Des entreprises belges globalement autant victimes de la hausse des prix que les consommateurs, alors ? Certes, sauf que le FMI – qui a étudié la question à l’échelle européenne, et pas seulement belge – arrive à des conclusions opposées. Le Fonds estime au contraire que, dans la zone euro, ce sont les profits des entreprises, représentés en rouge sur ce graphique, qui expliquent la plus grande part de la hausse des prix sur les deux dernières années.

Limiter les bénéfices pour que les salaires ne suivent pas

  • Le FMI n’a rien d’une organisation marxiste, on peut donc difficilement l’accuser de supporter des vues particulièrement orientées à l’encontre des entreprises sur cette question, bien que ses analyses évitent astucieusement le mot « greedflation ». On peut toutefois se poser la question, de la nuance entre la corrélation et la causalité.
  • Dans tous les cas, ce phénomène nourrit aussi l’inflation, d’autant que la hausse des prix rendent encore plus pressantes les revendications de hausse des salaires.

« Toutes choses égales par ailleurs, pour que l’inflation diminue rapidement, les entreprises doivent permettre à leurs marges bénéficiaires – qui ont fortement augmenté au cours des deux dernières années – de se réduire et d’absorber une partie de la hausse attendue des coûts de main-d’œuvre.
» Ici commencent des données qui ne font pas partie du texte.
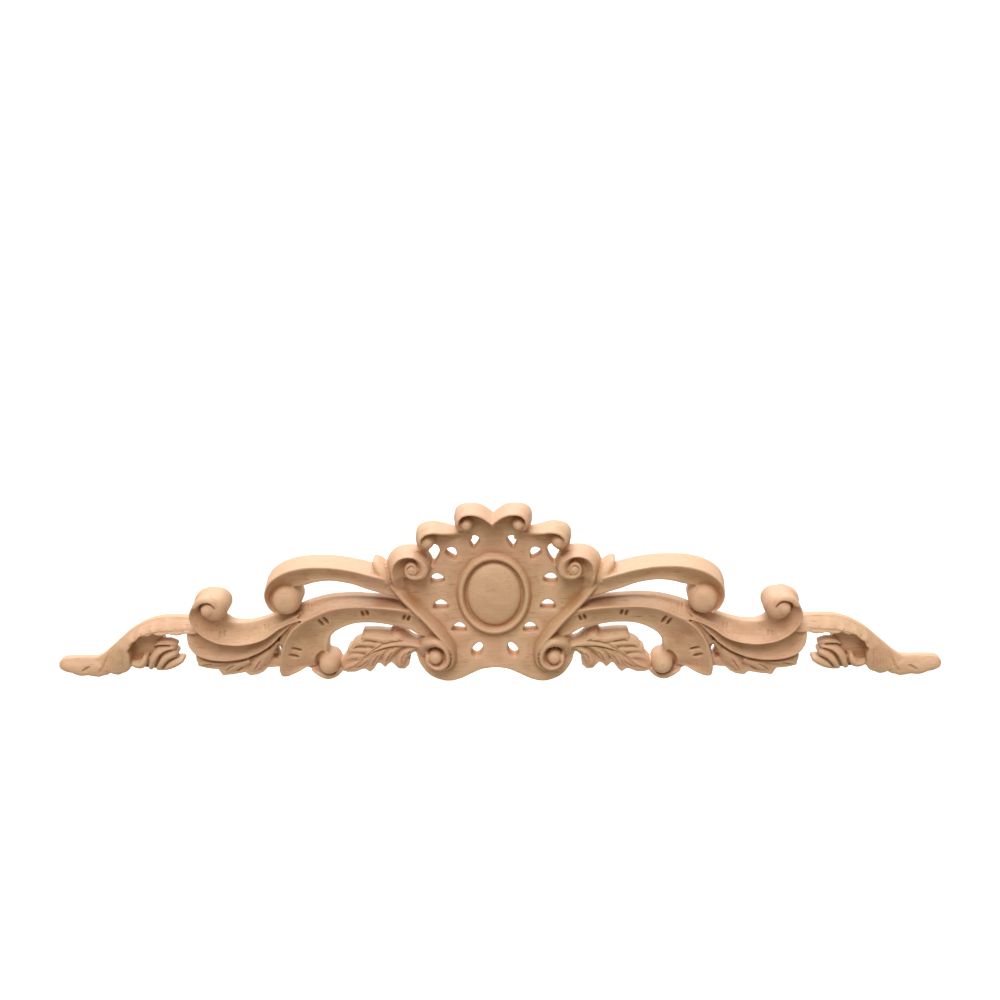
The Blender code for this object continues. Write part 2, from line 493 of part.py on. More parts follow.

Pour simplifier à l’extrême : l’énergie a joué un rôle important, puis l’alimentation a joué un rôle, et l’énergie s’estompe maintenant, a bougé en mai et se trouve en territoire légèrement négatif. […] Mais la main-d’œuvre et les salaires en particulier jouent un rôle important en tant que moteur de l’inflation. »

Gita Gopinath, première directrice générale adjointe du FMI, lors du rendez-vous annuel de la BCE à Sintra

Forcément, ces deux informations qui semblent contradictoires soulèvent des questions en Belgique. Mais il faut bien rappeler que le FMI s’occupe de l’ensemble de la zone euro quand il publie ce genre de résultats, tandis que notre Banque Nationale s’occupe, très logiquement, de notre situation particulière. C’est un peu contre-intuitif, mais les deux messages ne sont pas forcément contradictoires. D’autant plus que notre pays n’est pas vraiment l’une des grandes locomotives économiques de l’Europe susceptible de fausser toutes les tendances.